▼

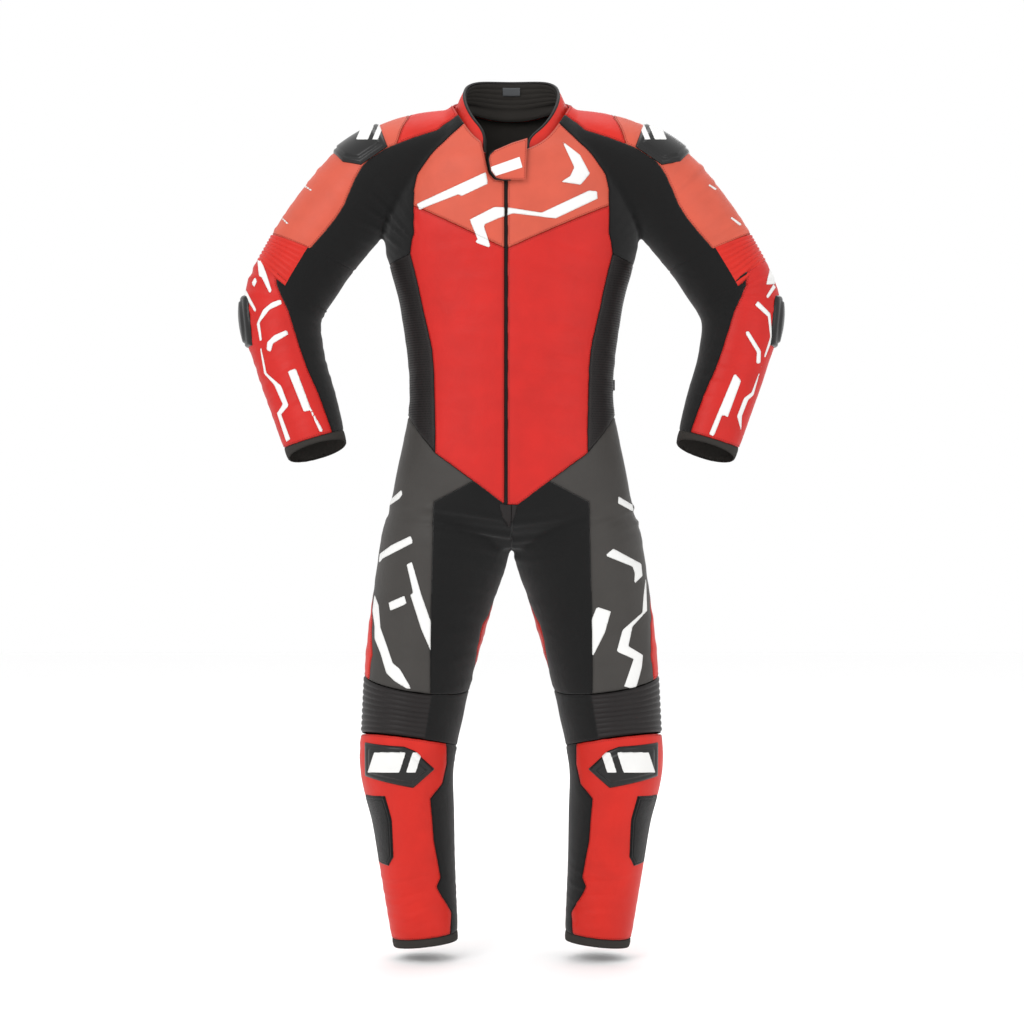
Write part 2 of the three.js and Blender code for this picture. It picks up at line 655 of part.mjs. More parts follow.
// ---------------------------------------------------------------- zips and neck flap
function makeFrontZip() {
  const tapeBack = FRONT_Y + WALL + 3;
  const tape = block(
    new THREE.Vector3(ZIP_X - TAPE_WIDTH / 2, tapeBack - TAPE_THICKNESS, zipBottom + 12),
    new THREE.Vector3(ZIP_X + TAPE_WIDTH / 2, tapeBack, zipTop),
  );
  const chain = block(
    new THREE.Vector3(ZIP_X - CHAIN_WIDTH / 2, FRONT_Y + 0.5, zipBottom + 6),
    new THREE.Vector3(ZIP_X + CHAIN_WIDTH / 2, tapeBack - TAPE_THICKNESS / 2, zipTop),
  );
  return tape.intersect(figure(-WALL - CLEARANCE)).add(chain);
}

const sliderZ = zipTop - SLIDER.height / 2 - 2;

function makeFrontSlider() {
  const { width, height, thickness } = SLIDER;
  const back = FRONT_Y - 1.5;
  return block(
    new THREE.Vector3(ZIP_X - width / 2, back - thickness, sliderZ - height / 2),
    new THREE.Vector3(ZIP_X + width / 2, back, sliderZ + height / 2),
  );
}

const pullTopZ = sliderZ - SLIDER.height / 2 - CLEARANCE;

function makePull() {
  const middle = FRONT_Y - 1.5 - SLIDER.thickness / 2;
  return block(
    new THREE.Vector3(ZIP_X - PULL.width / 2, middle - PULL.thickness / 2, pullTopZ - PULL.height),
    new THREE.Vector3(ZIP_X + PULL.width / 2, middle + PULL.thickness / 2, pullTopZ),
  );
}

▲

__WORK TO BE COMPLETED__. Quote each line of the listing above exactly.

__COMPLETE OUTPUT__.
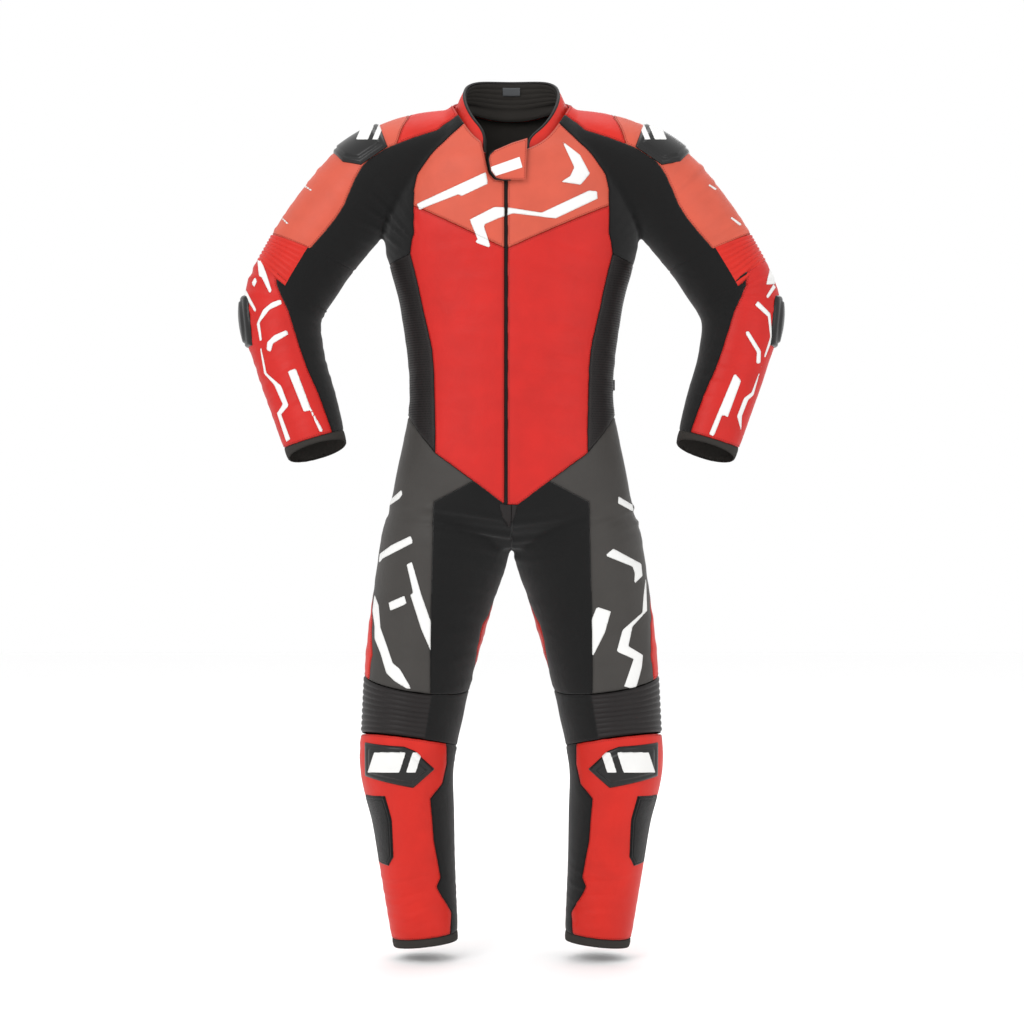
Write part 2 of the three.js and Blender code for this picture. It picks up at line 655 of part.mjs. More parts follow.
// ---------------------------------------------------------------- zips and neck flap
function makeFrontZip() {
  const tapeBack = FRONT_Y + WALL + 3;
  const tape = block(
    new THREE.Vector3(ZIP_X - TAPE_WIDTH / 2, tapeBack - TAPE_THICKNESS, zipBottom + 12),
    new THREE.Vector3(ZIP_X + TAPE_WIDTH / 2, tapeBack, zipTop),
  );
  const chain = block(
    new THREE.Vector3(ZIP_X - CHAIN_WIDTH / 2, FRONT_Y + 0.5, zipBottom + 6),
    new THREE.Vector3(ZIP_X + CHAIN_WIDTH / 2, tapeBack - TAPE_THICKNESS / 2, zipTop),
  );
  return tape.intersect(figure(-WALL - CLEARANCE)).add(chain);
}

const sliderZ = zipTop - SLIDER.height / 2 - 2;

function makeFrontSlider() {
  const { width, height, thickness } = SLIDER;
  const back = FRONT_Y - 1.5;
  return block(
    new THREE.Vector3(ZIP_X - width / 2, back - thickness, sliderZ - height / 2),
    new THREE.Vector3(ZIP_X + width / 2, back, sliderZ + height / 2),
  );
}

const pullTopZ = sliderZ - SLIDER.height / 2 - CLEARANCE;

function makePull() {
  const middle = FRONT_Y - 1.5 - SLIDER.thickness / 2;
  return block(
    new THREE.Vector3(ZIP_X - PULL.width / 2, middle - PULL.thickness / 2, pullTopZ - PULL.height),
    new THREE.Vector3(ZIP_X + PULL.width / 2, middle + PULL.thickness / 2, pullTopZ),
  );
}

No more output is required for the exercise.